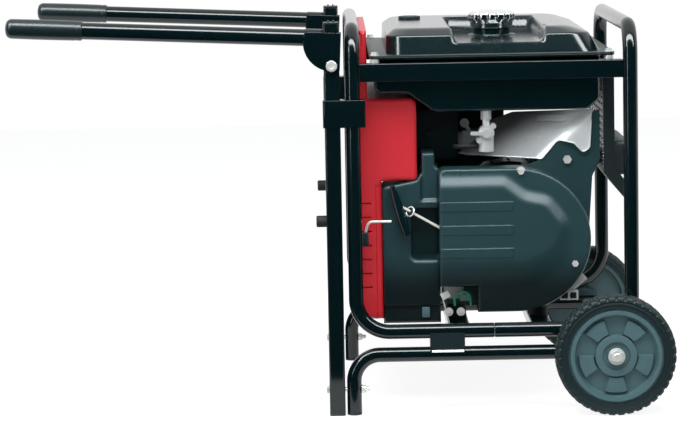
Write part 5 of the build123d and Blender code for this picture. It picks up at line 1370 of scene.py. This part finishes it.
def studio_world():
    """A soft grey surround, and plain white wherever a camera ray or a mirrored ray meets it."""
    world = bpy.data.worlds.new("Studio")
    bpy.context.scene.world = world
    nodes, links = cleared(world)
    out = nodes.new("ShaderNodeOutputWorld")
    strength = bpy.context.scene.generator_stage.surround
    soft = add_node(nodes, "ShaderNodeBackground", Color=(0.93, 0.98, 1.0, 1), Strength=strength)
    white = add_node(nodes, "ShaderNodeBackground", Color=(1, 1, 1, 1))
    mixed = nodes.new("ShaderNodeMixShader")
    links.new(camera_like_rays(nodes, links), mixed.inputs["Fac"])
    links.new(soft.outputs[0], mixed.inputs[1])
    links.new(white.outputs[0], mixed.inputs[2])
    links.new(mixed.outputs[0], out.inputs["Surface"])


def floor_finish():
    """White paper that gives out most of its light towards the camera, so only a shadow darkens it."""
    made = bpy.data.materials.new("floor_paper")
    nodes, links = cleared(made)
    out, mixed = nodes.new("ShaderNodeOutputMaterial"), nodes.new("ShaderNodeMixShader")
    paper = add_node(nodes, "ShaderNodeBsdfDiffuse", Color=(0.8, 0.8, 0.8, 1))
    seen = add_node(nodes, "ShaderNodeBsdfDiffuse", Color=(0.34, 0.34, 0.34, 1))
    strength = bpy.context.scene.generator_stage.floor_glow
    glow = add_node(nodes, "ShaderNodeEmission", Color=(1, 1, 1, 1), Strength=strength)
    both = nodes.new("ShaderNodeAddShader")
    links.new(seen.outputs[0], both.inputs[0])
    links.new(glow.outputs[0], both.inputs[1])
    links.new(camera_like_rays(nodes, links), mixed.inputs["Fac"])
    links.new(paper.outputs[0], mixed.inputs[1])
    links.new(both.outputs[0], mixed.inputs[2])
    links.new(mixed.outputs[0], out.inputs["Surface"])
    return made


def make_camera():
    """The camera, nearly level and a little turned, at its distance from the frame's side."""
    camera = new_object("Camera", bpy.data.cameras.new("Camera"))
    camera.data.lens, camera.data.sensor_width = 158.45, 36.0
    camera.location = (-0.01179, -5.9339, 1.0512)
    tilt, heading, roll = math.radians(90 - 6.69), math.radians(-0.08), math.radians(-1.07)
    level = Euler((tilt, 0, heading)).to_matrix()
    camera.rotation_euler = (level @ Matrix.Rotation(roll, 3, "Z")).to_euler()
    bpy.context.scene.camera = camera
    bpy.context.scene.view_settings.view_transform = "Standard"


def make_stage():
    """A pale floor, dark cards and bright strips that only reflections show, and soft lamps all round."""
    settings = bpy.context.scene.generator_stage
    studio_world()
    mesh = bpy.data.meshes.new("Floor")
    half, drop = 6, -0.0005
    square = [(-half, -half, drop), (half, -half, drop), (half, half, drop), (-half, half, drop)]
    mesh.from_pydata(square, [], [(0, 1, 2, 3)])
    mesh.materials.append(floor_finish())
    floor = new_object("Floor", mesh)
    dark = plain_emission("dark_card", (0.004, 0.009, 0.011), 1.0)
    bright = plain_emission("bright_card", (0.97, 1.0, 1.0), settings.highlight)
    card("CardFront", 13.0, 7.0, (0.0, -7.6, 3.0), (0.0, 0.0, 3.0), dark)
    card("CardLeft", 7.6, 7.0, (-6.0, -4.2, 3.0), (0.0, -4.2, 3.0), dark)
    card("CardRight", 7.6, 7.0, (6.0, -4.2, 3.0), (0.0, -4.2, 3.0), dark)
    card("CardTop", 12.0, 6.2, (0.0, -4.4, 4.6), (0.0, -4.4, 0.0), dark)
    card("CardFloor", 11.0, 6.85, (0.0, -3.875, 0.004), (0.0, -3.875, 3.0), dark)
    card("StripTop", 5.6, 0.8, (0.0, -1.7, 2.9), (0.1, -0.2, 0.5), bright)
    card("StripSide", 0.16, 2.0, (-2.3, -2.7, 1.2), (0.1, -0.3, 0.4), bright)
    card("StripLeftHigh", 0.5, 1.0, (-2.2, -1.9, 2.3), (0.0, -0.25, 0.7), bright)
    card("StripRightHigh", 0.5, 1.0, (2.7, -1.9, 2.3), (0.45, -0.25, 0.7), bright)
    lamp("TopSoft", (3.2, 1.6), (0.0, -1.9, 3.0), (0.1, 0.0, 0.4), settings.key_power)
    lamp("FrontFill", (2.4, 1.6), (0.4, -4.2, 1.9), (0.1, 0.0, 0.35), settings.front_power)
    lamp("SideFill", (1.2, 2.0), (-2.8, -1.6, 1.4), (0.0, 0.0, 0.4), settings.fill_power)
    lamp("RearFill", (2.5, 2.0), (2.6, 2.4, 2.4), (0.2, 0.0, 0.4), settings.fill_power)


# ---- Settings ----


def metres(name, text, default, **limits):
    """A size in metres."""
    return bpy.props.FloatProperty(name=name, description=text, default=default, unit="LENGTH", **limits)


def number(name, text, default, **limits):
    """A number without a unit of length; its text says what it is measured in."""
    return bpy.props.FloatProperty(name=name, description=text, default=default, **limits)


def count(name, text, default, **limits):
    """A count."""
    return bpy.props.IntProperty(name=name, description=text, default=default, **limits)


class FrameSettings(bpy.types.PropertyGroup):
    tube_diameter: metres("Tube diameter", "Outside diameter of the frame tubes", 0.028, min=0.01)
    hoop_bend: metres("Top bend", "Centreline radius of the hoops' top bends", 0.055, min=0.03)
    rail_bend: metres("Rail bend", "Centreline radius of the bends into the base rails", 0.064, min=0.03)
    leg_bend: metres("Leg bend", "Centreline radius of the leg tubes' bends", 0.05, min=0.03)


class WheelSettings(bpy.types.PropertyGroup):
    rim_diameter: metres("Rim diameter", "Outside diameter of the plastic rim", 0.18)
    tread_blocks: count("Tread blocks", "Shoulder blocks round one side of the tyre", 40, min=12)
    tread_depth: metres("Tread depth", "Depth of the tread grooves", 0.0035)
    spoke_count: count("Raised pads", "Raised pads on the wheel disc", 5, min=3)


class TankSettings(bpy.types.PropertyGroup):
    shoulder: number("Shoulder", "Height of the crown's shoulder, as a share", 0.73, min=0.3, max=0.95)
    edge_radius: metres("Shoulder edge", "How softly the shoulder turns", 0.009, min=0.001)
    well_floor: metres("Well floor", "Height of the sunken floor round the cap", 0.702)
    well_half: metres("Well half length", "Half the length of the sunken floor", 0.08)
    well_back: metres("Well back", "Where the sunken floor ends at the far side", 0.15)


class HandleSettings(bpy.types.PropertyGroup):
    tilt: number("Tilt", "How far the handles rise, in degrees", 2.8)
    offset: metres("Offset", "From the pivot up to the tube's line", 0.051)
    grip_length: metres("Grip", "Length of the soft grip", 0.145)
    bracket_radius: metres("Bracket", "Radius of the bracket's cheeks", 0.055)
    cheek: metres("Cheek", "Thickness of a bracket's cheek", 0.0035)


class PanelSettings(bpy.types.PropertyGroup):
    depth: metres("Depth", "Depth of the housing's lower part", 0.0612)
    strip: metres("Strip", "Depth of the strip beside the tank", 0.036)
    box_bottom: metres("Box bottom", "Lower edge of the deeper box", 0.4405)
    box_top: metres("Box top", "Upper edge of the deeper box", 0.598)
    rim: metres("Rim", "Depth of the rim round the panel face", 0.0125)
    edge: metres("Edge", "How softly the side faces turn in", 0.009)
    louvres: count("Louvres", "Slots up each side", 7, min=1)


class StageSettings(bpy.types.PropertyGroup):
    surround: number("Surround", "Strength of the soft light from all round", 0.3, min=0.0)
    floor_glow: number("Floor glow", "Light that the floor gives out to the camera", 0.86, min=0.0)
    highlight: number("Highlight strips", "Brightness of the strips seen in reflections", 16.0, min=0.0)
    key_power: number("Key lamp", "Power of the long lamp above, in watts", 105.0, min=0.0)
    fill_power: number("Side lamps", "Power of the side and rear lamps, in watts", 18.0, min=0.0)
    front_power: number("Front lamp", "Power of the soft lamp in front, in watts", 22.0, min=0.0)


# ---- Operators ----


class PieceOperator:
    """What the operators share: run make, which raises on failure."""

    bl_options = {"REGISTER", "UNDO"}

    def execute(self, context):
        self.make()
        return {"FINISHED"}


def operator(make, label, text):
    """An operator class that runs one making function and has its name, without make_."""
    name = make.__name__.removeprefix("make_")
    words = {"bl_idname": f"generator.{name}", "bl_label": label, "__doc__": text, "make": staticmethod(make)}
    return type(f"GENERATOR_OT_{name}", (PieceOperator, bpy.types.Operator), words)


OPERATORS = [
    operator(make_camera, "Camera", "Make the camera"),
    operator(make_fuel_hose, "Fuel hose", "Build the fuel hose"),
    operator(make_ground_wire, "Ground wire", "Build the green ground wire"),
    operator(make_recoil_rope, "Starter rope", "Build the recoil starter's rope"),
    operator(make_stage, "Stage", "Make the floor, cards and lamps"),
    operator(dress_frame, "Frame finishes", "Give every CAD node the finish of its slot"),
    operator(make_hoops, "Hoops", "Build the front and rear hoops"),
    operator(make_legs, "Leg tubes", "Build the two leg tubes"),
    operator(make_wheels, "Wheels", "Build the tyres and rims"),
    operator(make_tank_upper, "Tank top", "Build the tank's crown, well and neck"),
    operator(make_tank_lower, "Tank pan", "Build the tank's lower pan"),
    operator(make_fuel_cap, "Fuel cap", "Build the lobed fuel cap"),
    operator(make_fuel_gauge, "Fuel gauge", "Build the gauge's bezel and lens"),
    operator(make_shroud, "Shroud", "Build the starter's shroud"),
    operator(make_housing, "Blower housing", "Build the plate behind the shroud"),
    operator(make_heat_shield, "Heat shield", "Build the bright sheet"),
    operator(make_lower_cover, "Lower cover", "Build the cover with the rope's pocket"),
    operator(make_rope_guide, "Rope guide", "Build the starter rope's eye and hook"),
    operator(make_tank_rails, "Tank rails", "Build the two angle rails under the tank"),
    operator(make_panel_housing, "Panel housing", "Build the red housing and its rim"),
    operator(make_bead_rows, "Guard beads", "Build the pressed beads of the muffler's guard"),
    operator(make_wiring, "Wiring", "Build the connectors and lugs at the engine's foot"),
    operator(make_handles, "Handles", "Build the tubes, grips and brackets"),
    operator(make_posts, "Posts", "Build the posts, caps and clamps"),
    operator(make_fasteners, "Fasteners", "Build the bolts, nuts and washers"),
]


class GENERATOR_PT_pieces(bpy.types.Panel):
    """The list of pieces in the sidebar."""

    bl_label = "Portable generator"
    bl_space_type = "VIEW_3D"
    bl_region_type = "UI"
    bl_category = "Generator"

    def draw(self, context):
        for made in OPERATORS:
            self.layout.operator(made.bl_idname)
        for group in [getattr(context.scene, name) for name in SETTINGS]:
            for prop in group.bl_rna.properties.keys():
                if prop not in ("name", "rna_type"):
                    self.layout.prop(group, prop)


SETTINGS = {
    "generator_frame": FrameSettings, "generator_wheel": WheelSettings, "generator_tank": TankSettings,
    "generator_handle": HandleSettings, "generator_panel": PanelSettings, "generator_stage": StageSettings,
}


def register():
    for name, group in SETTINGS.items():
        bpy.utils.register_class(group)
        setattr(bpy.types.Scene, name, bpy.props.PointerProperty(type=group))
    for made in OPERATORS:
        bpy.utils.register_class(made)
    bpy.utils.register_class(GENERATOR_PT_pieces)


def unregister():
    bpy.utils.unregister_class(GENERATOR_PT_pieces)
    for made in reversed(OPERATORS):
        bpy.utils.unregister_class(made)
    for name, group in reversed(SETTINGS.items()):
        delattr(bpy.types.Scene, name)
        bpy.utils.unregister_class(group)


def main():
    register()
    for made in OPERATORS:
        getattr(bpy.ops.generator, made.bl_idname.split(".")[1])()


if __name__ == "__main__":
    main()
================================
* WORK INSTRUCTIONS *
What you return should be the lines from the start of the data through the line with "return made", quoted exactly and nothing more.

* FULL SOLUTION *
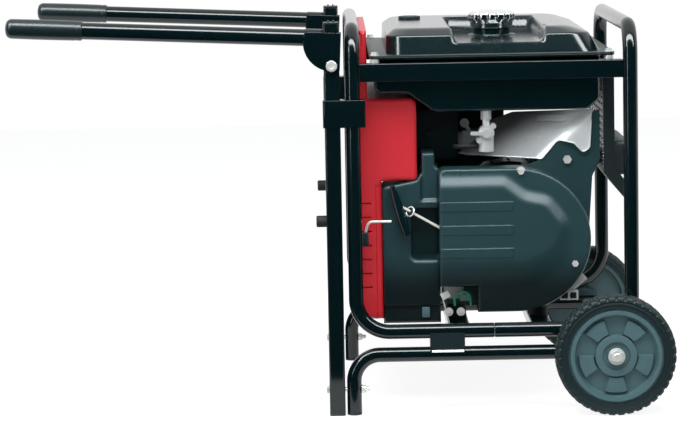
Write part 5 of the build123d and Blender code for this picture. It picks up at line 1370 of scene.py. This part finishes it.
def studio_world():
    """A soft grey surround, and plain white wherever a camera ray or a mirrored ray meets it."""
    world = bpy.data.worlds.new("Studio")
    bpy.context.scene.world = world
    nodes, links = cleared(world)
    out = nodes.new("ShaderNodeOutputWorld")
    strength = bpy.context.scene.generator_stage.surround
    soft = add_node(nodes, "ShaderNodeBackground", Color=(0.93, 0.98, 1.0, 1), Strength=strength)
    white = add_node(nodes, "ShaderNodeBackground", Color=(1, 1, 1, 1))
    mixed = nodes.new("ShaderNodeMixShader")
    links.new(camera_like_rays(nodes, links), mixed.inputs["Fac"])
    links.new(soft.outputs[0], mixed.inputs[1])
    links.new(white.outputs[0], mixed.inputs[2])
    links.new(mixed.outputs[0], out.inputs["Surface"])


def floor_finish():
    """White paper that gives out most of its light towards the camera, so only a shadow darkens it."""
    made = bpy.data.materials.new("floor_paper")
    nodes, links = cleared(made)
    out, mixed = nodes.new("ShaderNodeOutputMaterial"), nodes.new("ShaderNodeMixShader")
    paper = add_node(nodes, "ShaderNodeBsdfDiffuse", Color=(0.8, 0.8, 0.8, 1))
    seen = add_node(nodes, "ShaderNodeBsdfDiffuse", Color=(0.34, 0.34, 0.34, 1))
    strength = bpy.context.scene.generator_stage.floor_glow
    glow = add_node(nodes, "ShaderNodeEmission", Color=(1, 1, 1, 1), Strength=strength)
    both = nodes.new("ShaderNodeAddShader")
    links.new(seen.outputs[0], both.inputs[0])
    links.new(glow.outputs[0], both.inputs[1])
    links.new(camera_like_rays(nodes, links), mixed.inputs["Fac"])
    links.new(paper.outputs[0], mixed.inputs[1])
    links.new(both.outputs[0], mixed.inputs[2])
    links.new(mixed.outputs[0], out.inputs["Surface"])
    return made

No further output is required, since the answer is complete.